Nous sortions tout juste de la tourmente des deux guerres.

Nous nous en étions sortis avec étonnement et beaucoup d’histoires à raconter. Les adultes les évoquaient avec exaltation et polémique dans les cuisines un soir chez les uns, un dimanche chez les autres.

Pour comprendre la peinture de ces artistes il suffit de tourner le tableau. C’est là, c’est de ce côté où se joue le drame, où se trouvent la poésie et la noblesse de ces hommes.

C’est en manipulant les toiles de la plupart de ces peintres que la précarité de notre exil m’est revenue en mémoire et j’avoue avoir été bouleversé par l’envers du décor. La plupart de ces toiles sont tendues sur des châssis «maison», fabriqués de bric et de broc après les heures de durs travaux.
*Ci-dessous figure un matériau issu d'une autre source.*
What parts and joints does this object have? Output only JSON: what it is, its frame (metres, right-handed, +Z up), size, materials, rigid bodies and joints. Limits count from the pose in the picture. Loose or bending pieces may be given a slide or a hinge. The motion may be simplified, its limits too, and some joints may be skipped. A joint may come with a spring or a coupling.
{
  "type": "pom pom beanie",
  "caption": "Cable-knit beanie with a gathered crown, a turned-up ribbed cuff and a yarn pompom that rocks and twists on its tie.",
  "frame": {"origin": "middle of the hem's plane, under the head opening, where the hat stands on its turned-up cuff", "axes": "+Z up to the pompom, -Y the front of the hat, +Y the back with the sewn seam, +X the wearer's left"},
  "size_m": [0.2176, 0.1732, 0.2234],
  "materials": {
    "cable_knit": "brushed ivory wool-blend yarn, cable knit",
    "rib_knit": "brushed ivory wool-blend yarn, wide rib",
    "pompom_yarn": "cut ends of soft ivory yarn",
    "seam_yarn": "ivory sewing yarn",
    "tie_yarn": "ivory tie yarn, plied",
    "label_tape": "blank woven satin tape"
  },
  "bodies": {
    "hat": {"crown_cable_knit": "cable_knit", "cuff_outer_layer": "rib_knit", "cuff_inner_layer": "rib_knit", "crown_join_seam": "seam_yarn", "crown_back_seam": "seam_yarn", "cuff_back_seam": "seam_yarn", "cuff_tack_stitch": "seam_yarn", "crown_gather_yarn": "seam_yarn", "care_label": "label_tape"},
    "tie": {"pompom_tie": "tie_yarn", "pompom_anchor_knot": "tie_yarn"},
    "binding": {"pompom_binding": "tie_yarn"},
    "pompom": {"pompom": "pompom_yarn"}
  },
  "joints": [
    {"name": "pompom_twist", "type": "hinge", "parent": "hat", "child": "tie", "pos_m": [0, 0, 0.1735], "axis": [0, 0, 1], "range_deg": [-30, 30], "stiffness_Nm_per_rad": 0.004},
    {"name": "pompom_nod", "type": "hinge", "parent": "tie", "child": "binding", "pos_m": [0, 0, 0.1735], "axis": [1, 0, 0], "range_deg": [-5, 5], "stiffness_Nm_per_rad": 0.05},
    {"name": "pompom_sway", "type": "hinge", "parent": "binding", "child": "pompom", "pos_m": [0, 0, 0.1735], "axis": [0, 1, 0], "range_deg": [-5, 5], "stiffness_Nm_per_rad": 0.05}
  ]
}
En ce temps-là, nous étions matériellement de vrais pauvres, mais riches de tant de choses vécues qui, au lieu de tuer en nous la naïveté n’avaient fait qu’exacerber l’aspiration à une existence calme et harmonieuse. Peut-être y aurait-il là une explication à la production essentiellement de paysages chez ces peintres, par un besoin de retrouver la nature apaisante et consolatrice, une peinture «d’air libre» après les années de chaotiques, d’enfer et d’enfermement. Longtemps nous avons été des parias privés de calme et de luxe. Quant à la volupté, nous l’avons puisée dans la rage de survivre, dans les rêves déraisonnables, dans l’exaltation de la fraternité et aussi, pourquoi pas, dans l’ascèse imposée par le dénuement et la fidélité envers une éthique qui ne devait pas compter sur Dieu.

L’athée aussi cherche son mysticisme.